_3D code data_

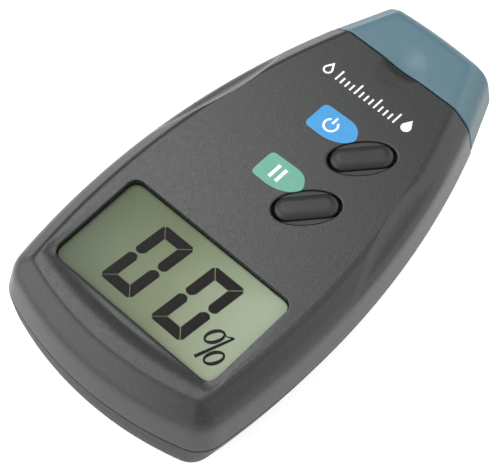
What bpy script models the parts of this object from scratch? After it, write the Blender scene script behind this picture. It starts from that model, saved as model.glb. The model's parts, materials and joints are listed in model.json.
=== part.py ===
"""Handheld four-pin moisture meter, modelled as the pieces it comes apart into.

The meter lies on its flat back with the display up. X is its width, Y its length with the
pins and their cap towards +Y, and Z its thickness. The origin is on the resting surface,
under the middle of the case. Lengths below are in millimetres, and "depth" is measured
down from the flat front face.
"""
import math

import bmesh
import bpy
from mathutils import Matrix, Vector

MM = 0.001
GAP = 0.3                     # clearance between pieces that touch
RESTING = 0.05                # clearance under a piece that is soldered to the board

# Overall size of the case
LENGTH = 123.0                # lower end of the case to the end of the cap
WIDTH = 70.0                  # widest place, on the parting line
THICKNESS = 28.0              # front face to back face
PARTING = 11.6                # depth of the joint between the two shells
WALL = 2.2

# Outline: two long side arcs, a shallow end arc and rounded lower corners
SIDE_RADIUS = 195.0
WAIST_Y = -20.5               # where the case is widest
END_RADIUS = 86.0
CORNER_RADIUS = 8.0
SMALLEST_CORNER = 1.8
SEAM_Y = 46.0                 # joint between the shells and the cap
SEAM_GAP = 0.4
CAP_TAPER = 0.43              # sideways run of the cap's sides per unit of length
CAP_END_RADIUS = 150.0
CAP_CORNER = 4.2
BACK_LIFT_START = 16.0        # the back is flat below this Y and curves up beyond it
BACK_LIFT = 6.0               # how far the back has risen at the end of the cap

# Section of the case: (depth, inset of the sides, inset of the lower end)
FRONT_SECTION = ((0.0, 7.3, 7.6), (0.2, 6.7, 7.0), (3.2, 3.0, 3.2), (4.1, 2.2, 2.3),
                 (5.3, 1.75, 1.75), (PARTING - GAP / 2, 0.0, 0.0))
REAR_SECTION = ((PARTING + GAP / 2, 0.0, 0.0), (17.0, 1.85, 0.35), (20.8, 3.15, 1.1),
                (24.1, 4.6, 3.0), (26.5, 6.5, 5.9), (27.6, 8.5, 8.6), (28.0, 10.8, 11.4))
FRONT_CAVITY = ((2.0, 8.2, 8.4), (5.2, 4.3, 4.4), (9.9, 2.75, 2.75), (9.95, 1.0, 1.0),
                (PARTING + 2.0, 1.0, 1.0))
REAR_CAVITY = ((PARTING - 3.0, WALL, WALL), (PARTING + GAP, WALL, WALL), (17.0, 4.0, 2.6),
               (20.5, 5.3, 3.3), (23.5, 6.9, 5.2), (25.3, 8.6, 7.8), (26.0, 11.5, 12.5))
TONGUE_TOP = 10.3             # the rear shell's lip reaches up inside the front shell
TONGUE_INSET = 1.3
STEP_SLOPE = 0.05             # a step in a section falls by this much, so it has real faces
BELOW_BACK = THICKNESS + 2.0  # depth at which cutters start behind the back face

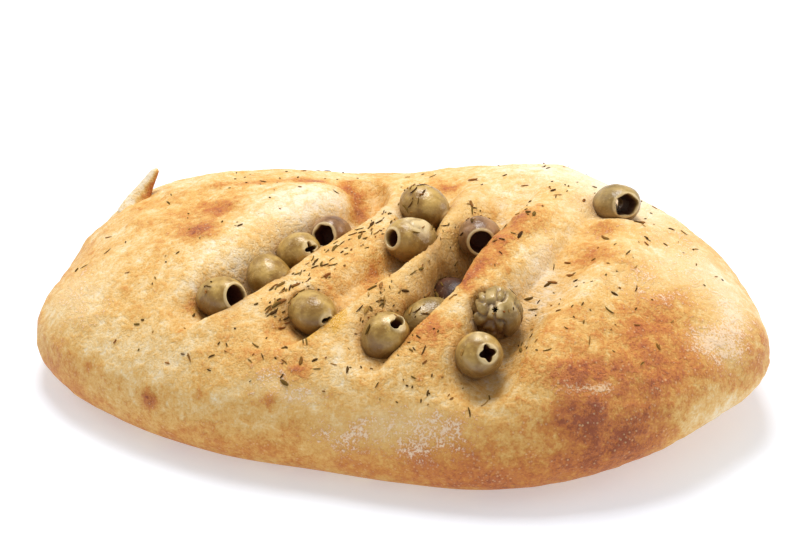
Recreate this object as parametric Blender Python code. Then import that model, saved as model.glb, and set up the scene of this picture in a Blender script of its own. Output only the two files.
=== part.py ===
"""An olive fougasse: one flat loaf with four slashes, olives sunk in them and dried herbs on top.

The loaf is a ball of points squashed to a plan outline. Its upper half follows a dome with
raised strips and slashes, its lower half a flat sole that turns up towards the rim. Each olive
is a turned solid with the hole of its stone, and lies in a socket of its own.
"""

import math

import bmesh
import bpy
import numpy as np
from mathutils import Matrix, Vector
from mathutils.bvhtree import BVHTree

MM = 0.001  # the sizes below are in millimetres

# Plan outline of the loaf at its widest level, as x, y points round the loaf.
RIM_POINTS = (
    (128.5, -30), (126, -4), (119, 24), (104, 46), (82, 66), (50, 82), (8, 87), (-34, 88),
    (-76, 87), (-105, 75), (-117, 54), (-125, 27), (-130, -6), (-120, -26), (-102, -43),
    (-71, -62), (-33, -74), (0, -83), (35, -88.5), (70, -83), (92, -73), (110, -58), (124, -43),
)
RIM_HEIGHT = 16.0  # height of the widest level
CROWN_HEIGHT = 53.0  # height of the dome before its lobes
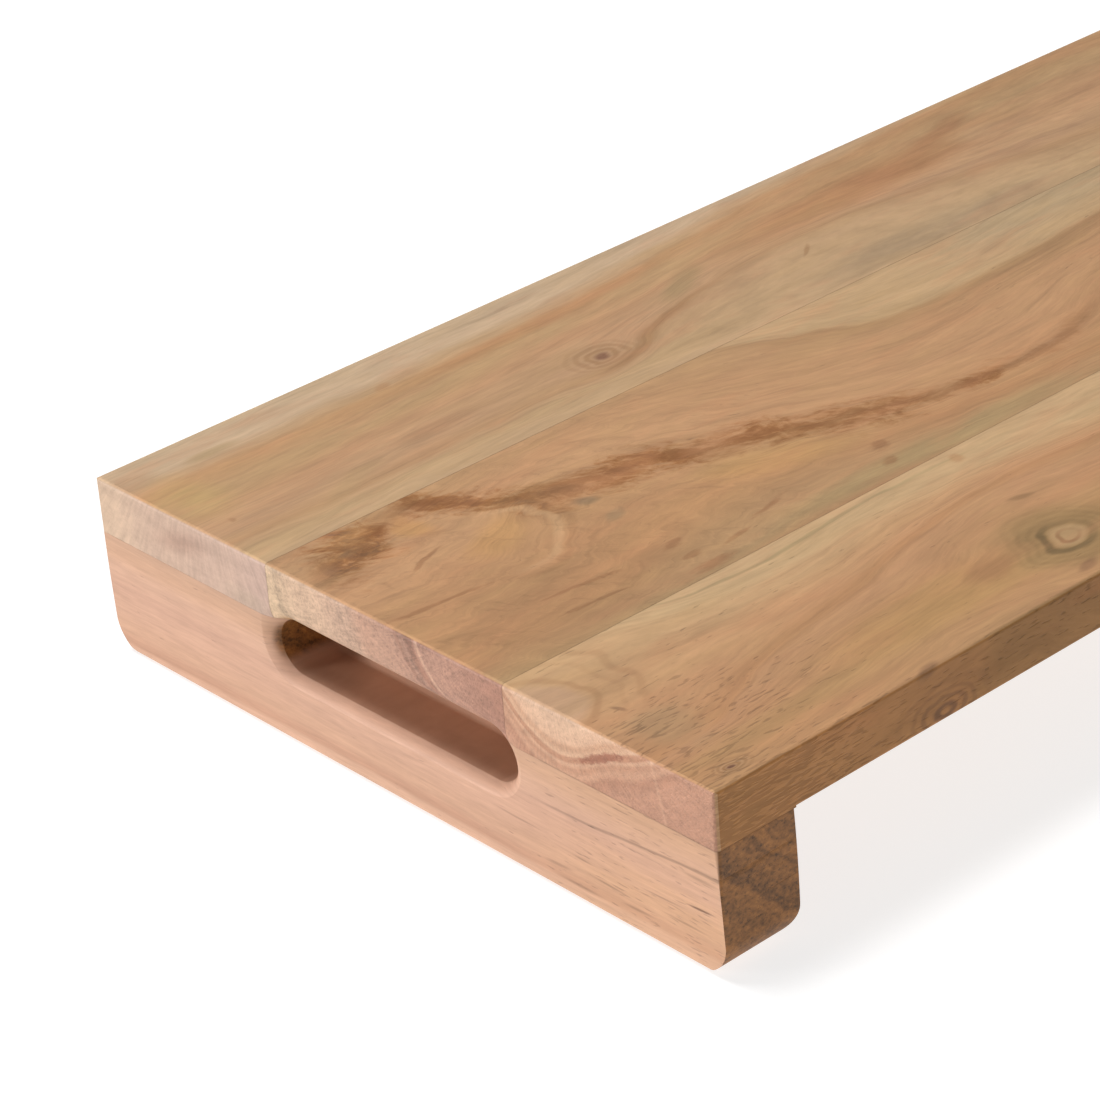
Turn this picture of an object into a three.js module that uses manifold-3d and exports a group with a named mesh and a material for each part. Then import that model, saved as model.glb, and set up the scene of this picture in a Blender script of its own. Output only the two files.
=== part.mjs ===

_EXERCISE REQUIREMENTS_
Copy every line from the entries that contains the word "object".

_RESPONSE TO THIS TASK_
What bpy script models the parts of this object from scratch? After it, write the Blender scene script behind this picture. It starts from that model, saved as model.glb. The model's parts, materials and joints are listed in model.json.
Recreate this object as parametric Blender Python code. Then import that model, saved as model.glb, and set up the scene of this picture in a Blender script of its own. Output only the two files.
Turn this picture of an object into a three.js module that uses manifold-3d and exports a group with a named mesh and a material for each part. Then import that model, saved as model.glb, and set up the scene of this picture in a Blender script of its own. Output only the two files.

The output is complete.